Sandil et al. 2023 — Arsenic uptake in bean and lettuce at different developmental stages

This greenhouse study characterized arsenic uptake and accumulation in two contrasting vegetable types — a fruit vegetable (bean, Phaseolus vulgaris) and a leafy vegetable (lettuce, Lactuca sativa) — across multiple developmental stages when irrigated with water containing 0.1, 0.25, and 0.5 mg As/L. Lettuce edible parts accumulated As concentrations of 0.30, 0.61, and 1.21 mg/kg DW at the three irrigation treatments respectively, substantially higher than bean fruits (0.008, 0.005, and 0.022 mg/kg DW), and the study found that health risks from As consumption were significant at all applied concentrations in lettuce.

Key numbers

Edible-part As concentrations (mg/kg DW) at irrigation levels of 0.1, 0.25, and 0.5 mg As/L respectively:

  • Lettuce (mature): 0.30, 0.61, 1.21
  • Bean fruit: 0.008, 0.005, 0.022

Transfer factor (TF = edible part / root):

  • Lettuce young stage: 0.09–0.19 (control and 0.1 mg/L treatments)
  • Bean flowering stage: 0.09–0.41 (all treatments)

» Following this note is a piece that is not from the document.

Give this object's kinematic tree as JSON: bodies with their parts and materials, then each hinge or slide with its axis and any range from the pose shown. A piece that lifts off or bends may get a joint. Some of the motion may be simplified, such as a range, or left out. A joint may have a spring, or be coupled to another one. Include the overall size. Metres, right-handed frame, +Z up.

Developmental stage effects:

  • Lettuce As accumulation order: young > mature
  • Bean As accumulation order: fruiting > young > flowering

The irrigation water threshold for comparison: WHO drinking water guideline 10 µg/L; FAO irrigation water threshold 100 µg/L; Hungarian groundwater geogenic As up to 220 µg/L.

Methods (brief)

Controlled growth chamber experiment (25–27 °C day / 17 °C night; 16 h lighting at 500 µmol/m²/s). Sodium arsenate (Na₂HAsO₄·7H₂O) dissolved in irrigation water. Plant samples digested with HNO₃ and H₂O₂; total As quantified by ICP-MS (Analytik Jena). Certified reference material NIST 1573a (tomato leaf) used for accuracy verification. All As measurements are total As (tAs); no speciation between inorganic and organic As was performed.

Implications

Certification: Lettuce is a high-risk vegetable for As accumulation from contaminated irrigation water; concentrations far exceed safe dietary intake thresholds under typical contaminated-irrigation scenarios. Relevant to supply-chain sourcing requirements for leafy vegetable ingredients.

Courses: Strong illustration of how irrigation water quality drives food-chain As exposure; the fruit-vs-leaf distinction is useful for teaching differential accumulation.

App: Lettuce contamination profile should note irrigation-water-source dependency; bean As is low even under high contamination scenarios.